🤖 AI Summary
This work addresses the problem of context-aware scheduling in queueing systems with unknown service rates, aiming to minimize the gap between the resulting queue length and that of an optimal policy. The authors formulate this as a contextual queueing multi-armed bandit problem, where tasks are dynamically matched to servers by learning a logistic model linking task features to server parameters to maximize service rates. Performance is measured via queue-length regret. The paper introduces a novel policy-switching queueing framework and a coupling-based analysis that, for the first time, decomposes queue-length regret into short-term decision errors and long-term state deviations. Two algorithms—CQB-ε and CQB-Opt—are proposed, achieving Õ(T⁻¹/⁴) regret under stochastic contexts and O(log²T) regret under adversarial contexts. Both theoretical analysis and experiments validate their effectiveness.
📝 Abstract
We introduce contextual queueing bandits, a new context-aware framework for scheduling while simultaneously learning unknown service rates. Individual jobs carry heterogeneous contextual features, based on which the agent chooses a job and matches it with a server to maximize the departure rate. The service/departure rate is governed by a logistic model of the contextual feature with an unknown server-specific parameter. To evaluate the performance of a policy, we consider queue length regret, defined as the difference in queue length between the policy and the optimal policy. The main challenge in the analysis is that the lists of remaining job features in the queue may differ under our policy versus the optimal policy for a given time step, since they may process jobs in different orders.
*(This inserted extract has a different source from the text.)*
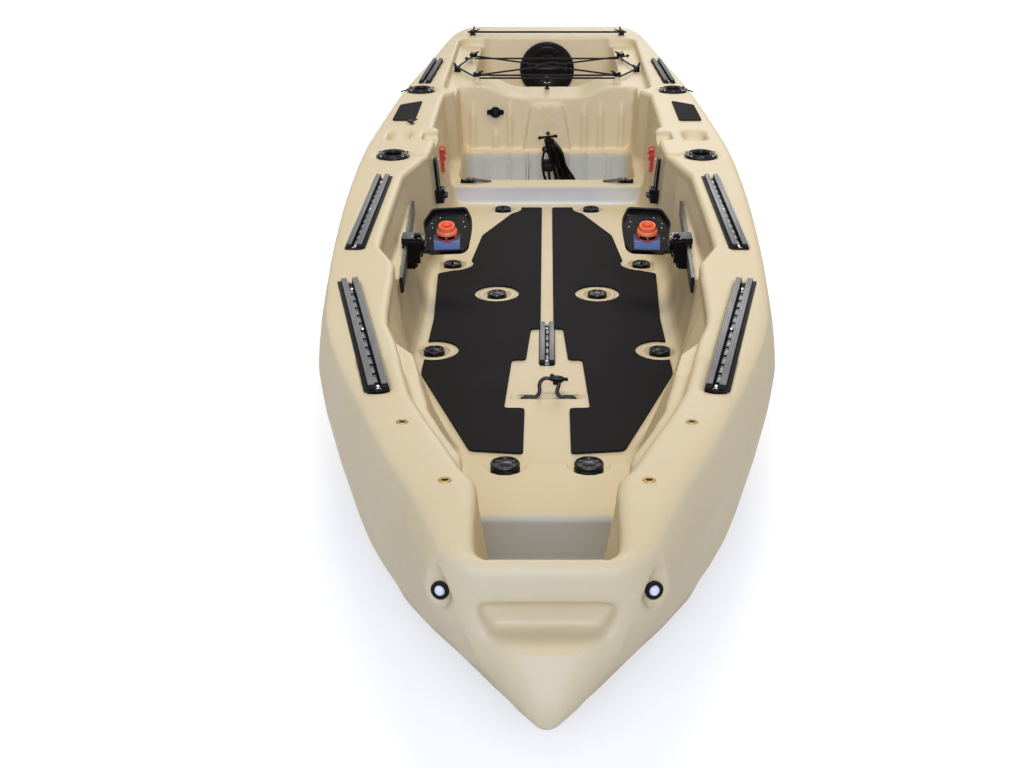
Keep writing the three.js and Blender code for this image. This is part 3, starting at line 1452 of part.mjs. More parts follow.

To address this, we propose the idea of policy-switching queues equipped with a sophisticated coupling argument. This leads to a novel queue length regret decomposition framework, allowing us to understand the short-term effect of choosing a suboptimal job-server pair and its long-term effect on queue state differences. We show that our algorithm, CQB-$\varepsilon$, achieves a regret upper bound of $\widetilde{\mathcal{O}}(T^{-1/4})$. We also consider the setting of adversarially chosen contexts, for which our second algorithm, CQB-Opt, achieves a regret upper bound of $\mathcal{O}(\log^2 T)$. Lastly, we provide experimental results that validate our theoretical findings.